Prefiro assinalar a soma de 1908 com 1918. Com novo desespero sanguinário, quando muitos permitiram que se pensasse que um acto de violência poderia ser menos violento do que reais ou imaginados estados de violência. E tal era a confusão que até o democrático governo do liberal e maçon António Granjo terminou numa noite sangrenta, assim se acrescentando a lista dos mártires da pátria, enquanto as chamadas forças vivas continuavam a engordar os poderes fácticos, lavando as mãos como Pilatos, para que a culpa continuasse a morrer solteira. Basta repararmos onde estava Alfredo da Silva em 1908, 1921 e 1932.
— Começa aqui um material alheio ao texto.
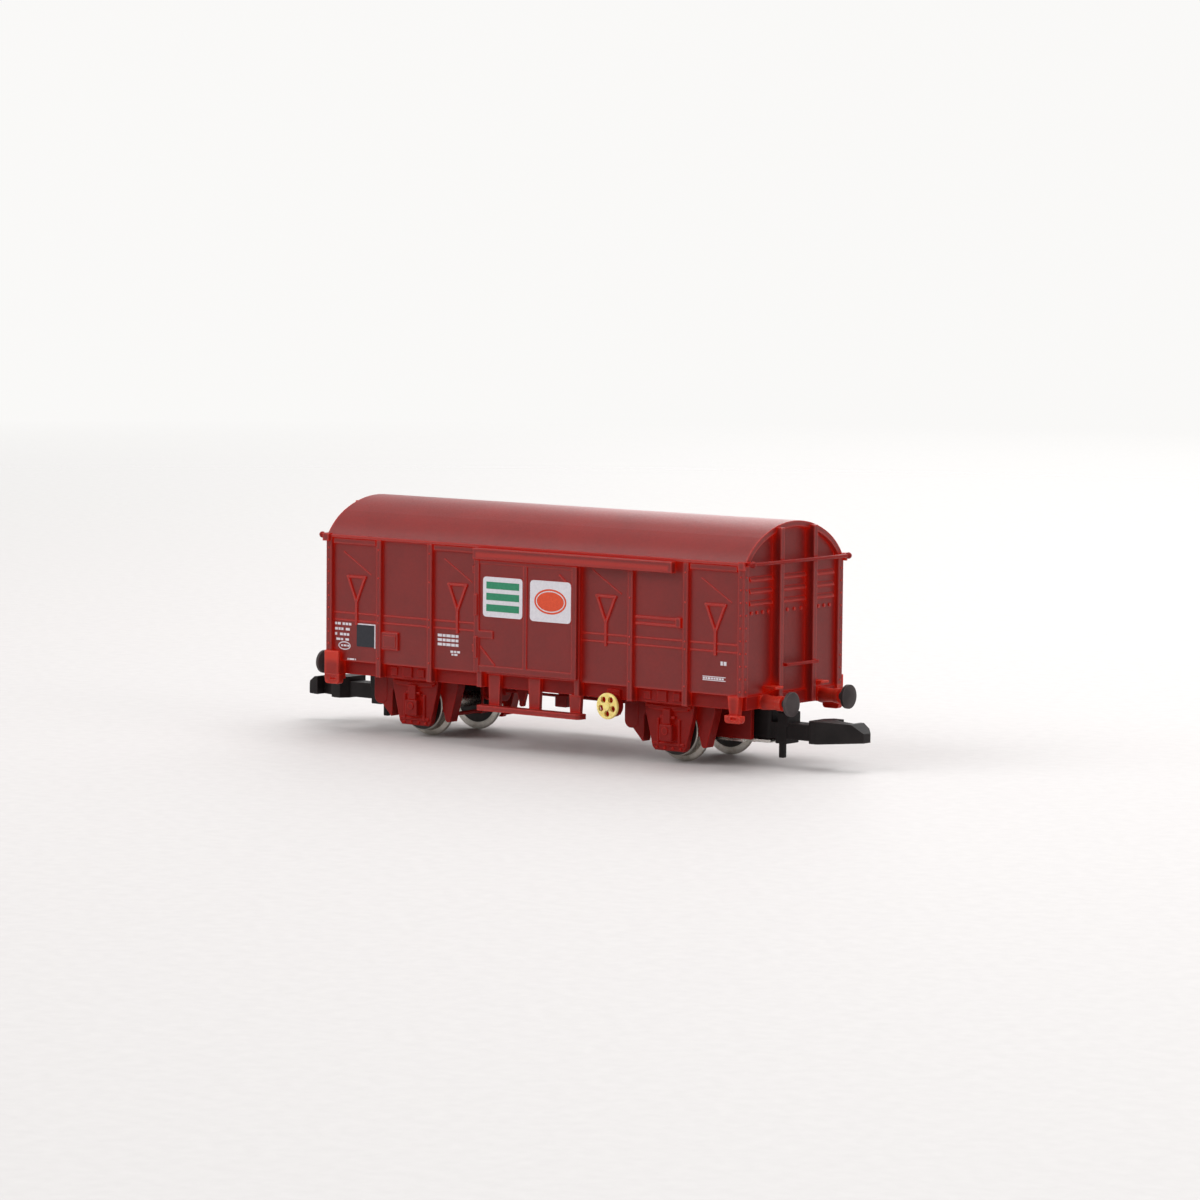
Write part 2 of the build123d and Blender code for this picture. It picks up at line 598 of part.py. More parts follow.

A terrível consequência acabou por ser o autoritarismo neo-inquisitorial e neofradesco de quase meio século de suspensão da política, em nome de impérios e teocracias. Felizmente que a nossa geração não repetiu os erros com o pretexto do Verão Quente ou do 25 de Novembro de 1975. E assim a democracia pós-revolucionária ganhou legitimidade. Logo, não vale a pena continuarmos esta guerra civil fria, pintada de história, com muitas estórias. Porque a culpa não pode continuar a ser sempre do fantasma do outro que não é da nossa seita.


Importa sermos capazes de proceder a uma adequada institucionalização de conflitos (Aron), com a urgente procura dos lugares comuns entre adversários, conforme a estimulante definição de democracia de Ortega y Gasset, a tal que ainda espera pela compreensão dos portugueses que restam. Não queiramos que antigos grevistas da extrema não sei qual, da greve passada, se transformem em ortodoxos torquemadas do situacionismo fratricida de sinal contrário. Eu prefiro recordar que tive orgulho de ser adjunto de um governo ditatorial, o VI Governo Provisório daqueles vencedores do 25 de Novembro que não demitiram os vencidos do mesmo golpe.